Bishop Describes Humanitarian Crisis in Myanmar

A group of young people has been recruited to bring oxygen tanks from factories for medical use.

By Neva Rae Fox

Like the rest of the planet, Myanmar has been ravaged by COVID-19. However, Myanmar faces further unique issues as the country of 54 million is subject to strict curfew and traveling limitations following a February 2021 military coup.

David Nyi Nyi Naing

The Rt. Rev. David Nyi Nyi Naing, Diocesan Bishop of Mandalay in the Anglican Church, Myanmar, recently shared his personal observations with The Living Church, relaying his direct witness of the humanitarian crisis unfolding in Myanmar because of the overriding issue of COVID-19.

Myanmar, formerly known as Burma, is located in Southeast Asia; neighbors are India, Bangladesh, China, Laos, and Thailand.

The Associated Press reported on July 30 that during the previous week, “the per capita death rate in Myanmar surpassed those of Indonesia and Malaysia to become the worst in Southeast Asia. The country’s crippled health care system has rapidly become overwhelmed with new patients sick with COVID-19. Supplies of medical oxygen are running low, and the government has restricted its private sale in many places, saying it is trying to prevent hoarding.”

“The country is very seriously affected by COVID-19,” Nyi Nyi Naing said in his firsthand accounts. “Many people died. People cannot get full medical care.”

He explained that in Myanmar, tradition calls for three generations to live together. While this helps strengthen families, it can create health issues. “We have a big family and stay together,” he said. “When one person is affected in the family, they cannot go into separate rooms. And there is not enough medical care.”

He cited the three serious issues facing the populace: food, housing, and medical care. And as is often the case, religious denominations and faith-based organizations are the front line of responding.

Bishop Nyi Nyi Naing serves as chair of Christian Churches in Mandalay. The four major religions in Myanmar – Buddhist, Hindu, Islam, Christian – have joined to tackle the crisis. “Every religion has activities to care for the people,” he said. “In Mandalay, 80 churches come together, the church leaders are getting together, we walk together, to help the COVID people.”

The bishop outlined the four main actions areas of the joint relief program:

First, he said, “We give them medical care. We ask doctors from the churches, some retired, some active, to help. We give medical care online.”

Second, he continued, “We share the oxygen. There is not enough oxygen. Not everyone can get oxygen. It is very very very difficult to get oxygen. We have formed a group of young people to bring oxygen from factories.”

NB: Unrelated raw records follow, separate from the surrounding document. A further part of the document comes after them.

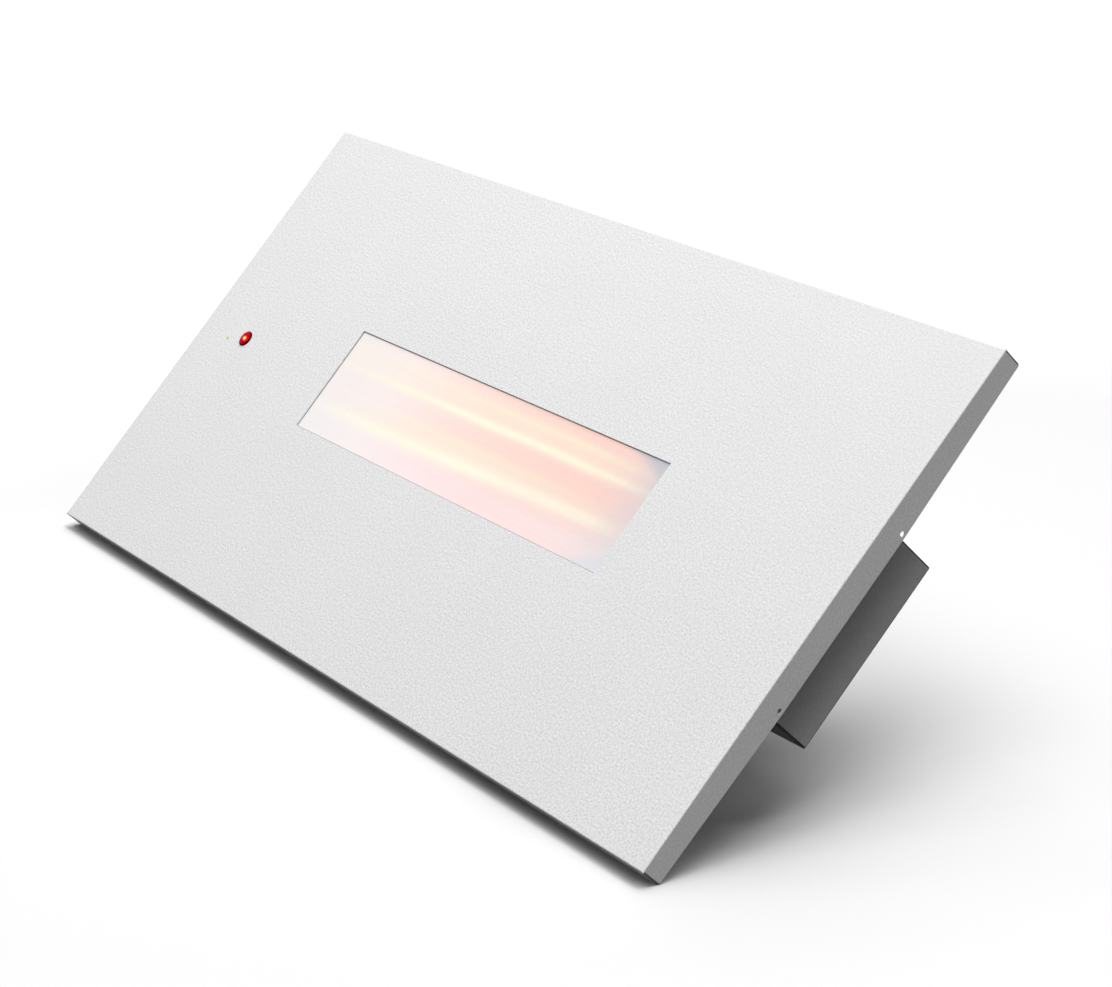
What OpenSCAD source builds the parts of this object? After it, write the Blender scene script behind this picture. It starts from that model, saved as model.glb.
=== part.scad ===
// Recessed infrared heater: a flat steel panel for a 600 x 1200 mm ceiling grid, with a shallow
// box behind it that holds two quartz lamps, their reflector and the remote-control boards.
// Millimetres. X runs along the panel, Z across it, and -Y looks into the room.
// The origin is the middle of the panel's front plane.

/* [Front panel] */
// Length of the panel
panel_l = 1195; // [1180:5:1300]
// Width of the panel
panel_w = 595; // [480:5:700]
// Thickness of the panel's sheet
sheet_t = 1.2; // [0.8:0.1:2]
// Inside radius of the panel's bends
bend_r = 0.3; // [0.3:0.1:1.5]
// Depth of the folded edges at the panel's corners
flange_d = 26; // [20:1:40]
// Extra depth in the middle of the two end edges
end_flange_extra = 5.5; // [3:0.5:12]
// Width of the deeper middle of the end edges
end_flat_w = 200; // [150:5:300]
// Gap between neighbouring folded edges at a corner
corner_gap = 0.4; // [0.2:0.1:1.5]
// Round on the rear corners of the end edges
flange_round = 1; // [1:0.5:6]

/* [Fixing holes in the end edges] */
// Diameter of each hole
end_hole_d = 5.5; // [4:0.5:7]
// Distance between the two holes of one end
end_hole_pitch = 202; // [150:2:260]
// Distance from a hole's centre to the edge behind it
end_hole_edge = 5.2; // [4.2:0.2:9]

/* [Window] */
// Length of the window
window_l = 593; // [560:1:600]
// Height of the window
window_h = 136.4; // [128:0.4:138]
// Thickness of the glass pane
glass_t = 4; // [3:0.5:5]
// Overlap of the pane behind the panel
glass_lap = 9; // [7:0.5:10]
// Thickness of the gasket
gasket_t = 1; // [0.6:0.1:1.6]
// Strip of gasket that shows above and below the glass
gasket_show_long = 1; // [0:0.1:2]
// Strip of gasket that shows at the ends of the glass
gasket_show_end = 0.3; // [0:0.1:2]
// Thickness of the spring-steel glass clips
clip_t = 1; // [0.8:0.1:1.4]
// Width of a glass clip
clip_w = 16; // [12:1:24]

/* [Recess box] */
// Distance from the panel's end to the end of the box
box_end_gap = 33.5; // [30:0.5:45]
// Height of the box
box_h = 213.5; // [210:0.5:224]
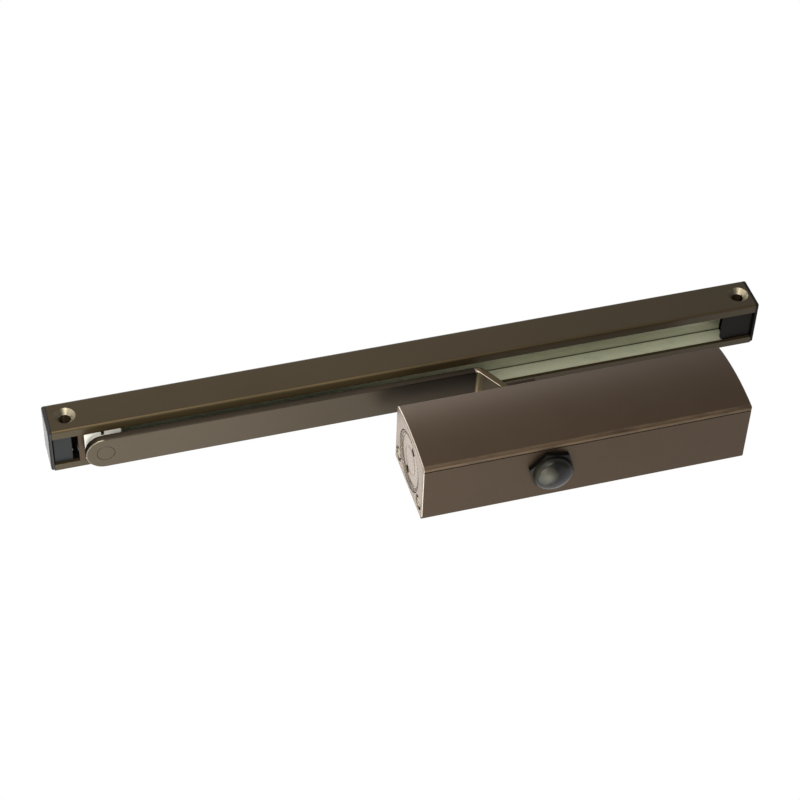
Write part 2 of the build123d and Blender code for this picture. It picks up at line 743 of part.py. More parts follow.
def rail_stop():
    """Stop bar across the slot that the slide block rests against."""
    right_x = stop_left_x + stop_length
    neck = strip(stop_left_x, right_x, rail_front_y + front_lip + seat_fit,
                 rail_back_y - back_lip - seat_fit, rail_z, channel_z + seat_fit)
    wide = strip(stop_left_x, right_x, rail_front_y + rail_wall + seat_fit,
                 rail_back_y - rail_wall - seat_fit, channel_z + seat_fit, web_z - channel_relief - seat_fit)
    return fillet(wide.edges().filter_by(Axis.X), fixing_corner_radius) + neck


def build():
    os.makedirs("parts", exist_ok=True)
    save(housing(), "housing")
    right_x = end_x - plug_bore_length
    flip = Pos(-right_x, bore_y, 0) * Rot(0, -90, 0)
    save(flip * end_plug(), "end_plug_left")
    save(flip * plug_seal(), "plug_seal_left")
    save(along_x(end_plug(), right_x, bore_y, 0), "end_plug_right")
    save(along_x(plug_seal(), right_x, bore_y, 0), "plug_seal_right")
    axis = Pos(spindle_x, spindle_y, 0)
    turn = Rot(0, 0, nut_turn)
    for name, upright in (("upper", Rot(0, 0, 0)), ("lower", Rot(180, 0, 0))):
        start = nut_inner_z - bearing_length
        save(axis * upright * Pos(0, 0, start) * bearing(), "spindle_bearing_" + name)
        save(axis * upright * turn * Pos(0, 0, nut_inner_z) * bearing_nut(), "bearing_nut_" + name)
        save(axis * upright * Pos(0, 0, nut_inner_z + fit_gap) * shaft_seal(), "shaft_seal_" + name)
    save(axis * Rot(180, 0, 0) * Pos(0, 0, nut_outer_z) * spindle_cap(), "spindle_cap")
    save(pinion_spindle(), "pinion_spindle")
    save(rack_piston(), "rack_piston")
    save(piston_rings(), "piston_rings")
    save(check_valve(), "check_valve")
    save(spring_seat(), "spring_seat")
    save(closing_spring(), "closing_spring")
    save(valve_screw(1), "closing_speed_valve")
    save(valve_screw(-1), "latch_speed_valve")
    save(slide_arm(), "slide_arm")
    save(arm_screw(), "arm_screw")
    save(arm_washer(), "arm_washer")
    save(arm_pivot_pin(), "arm_pivot_pin")
    save(pivot_washer(), "pivot_washer")
    save(slide_block(), "slide_block")
    save(guide_rail(), "guide_rail")
    save(rail_end_cap(-1), "rail_end_cap_left")
    save(rail_end_cap(1), "rail_end_cap_right")
    save(rail_fixing(-1, left_fixing_neck, 0, left_fixing_corner), "rail_fixing_left")
    save(rail_fixing(1, right_fixing_neck, right_fixing_set_back, right_fixing_corner),
         "rail_fixing_right")
    save(rail_stop(), "rail_stop")


build()
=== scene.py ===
import bpy
from math import pi, radians
from mathutils import Matrix, Vector


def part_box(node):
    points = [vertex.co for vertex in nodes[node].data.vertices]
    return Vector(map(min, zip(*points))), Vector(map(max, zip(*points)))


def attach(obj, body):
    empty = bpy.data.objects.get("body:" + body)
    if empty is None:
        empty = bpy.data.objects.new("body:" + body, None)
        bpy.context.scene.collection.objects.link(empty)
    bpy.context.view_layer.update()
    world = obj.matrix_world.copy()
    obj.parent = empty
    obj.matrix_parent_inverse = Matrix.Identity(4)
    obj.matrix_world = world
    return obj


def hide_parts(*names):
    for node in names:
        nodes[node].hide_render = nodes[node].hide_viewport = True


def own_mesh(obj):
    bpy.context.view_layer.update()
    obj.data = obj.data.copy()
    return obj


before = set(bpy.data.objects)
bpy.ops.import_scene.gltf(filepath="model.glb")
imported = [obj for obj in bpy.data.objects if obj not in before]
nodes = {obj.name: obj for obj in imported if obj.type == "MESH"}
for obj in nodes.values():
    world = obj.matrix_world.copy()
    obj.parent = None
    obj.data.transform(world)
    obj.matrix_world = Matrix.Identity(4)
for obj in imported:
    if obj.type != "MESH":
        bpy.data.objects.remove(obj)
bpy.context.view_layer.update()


# The photograph's view
# A long lens looks up at the closer from below its left end, so the cap under the spindle,
# the left end and the open side of the rail all show.
view_from = Vector((-0.4286, -1.0841, -0.9556))
view_along = Vector((0.2167, 0.7061, 0.6741)).normalized()
view_up = Vector((0.1771, -0.7074, 0.6841))
view_right = view_along.cross(view_up).normalized()
view_up = view_right.cross(view_along)
camera = bpy.data.objects.new("camera", bpy.data.cameras.new("camera"))
camera.data.sensor_width = 36
camera.data.lens = 100.43
camera.data.clip_end = 50
camera.matrix_world = Matrix.Translation(view_from) @ Matrix(
    (view_right, view_up, -view_along)).transposed().to_4x4()
bpy.context.scene.collection.objects.link(camera)
bpy.context.scene.camera = camera
bpy.context.scene.view_settings.view_transform = "Standard"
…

Next is a “care and counseling program. We do the care and counseling online. We pray for them, and we provide counseling.”

Finally, the bishop said, “We supply and share the food. If the whole family is affected by the COVID, they cannot get food. We provide two meals a day. We thank God for food. Myanmar is an agriculture country, so we have the food. We need help to get the food to the people.”

Medical supplies are scarce. Bishop Nyi Nyi Naing noted that “in the whole country, we need the medicine. In Mandalay area, most of the medical shops are closed. They could not supply the medicine for the COVID.”

While COVID-19 and other major factors have had negative impacts on the country’s societal woes, the bishop remains hopeful.

“We have not only faced the COVID-19 problem, but also we have political problems. We are under a military coup. We have no rights under the military. This is another huge problem for the peoples. Most of the young generations are away from the family and they stay in the jungle. “

He sees people helping each other and he sees the face of God all around. “I do believe God is here. God is with us. So, I do believe God will take care of his people. We can get a good situation in the near future.”

Despite the current challenges, “I have a bright hope for a new future for my country. Our peoples are suffering, there are difficulties and challenges, but despite all these things we are coming together. We are becoming united. I do hope in near future we can get a beautiful future for a beautiful country and for the next generation.”

Bishop Nyi Nyi Naing concluded simply, “Please remember us in your prayers.”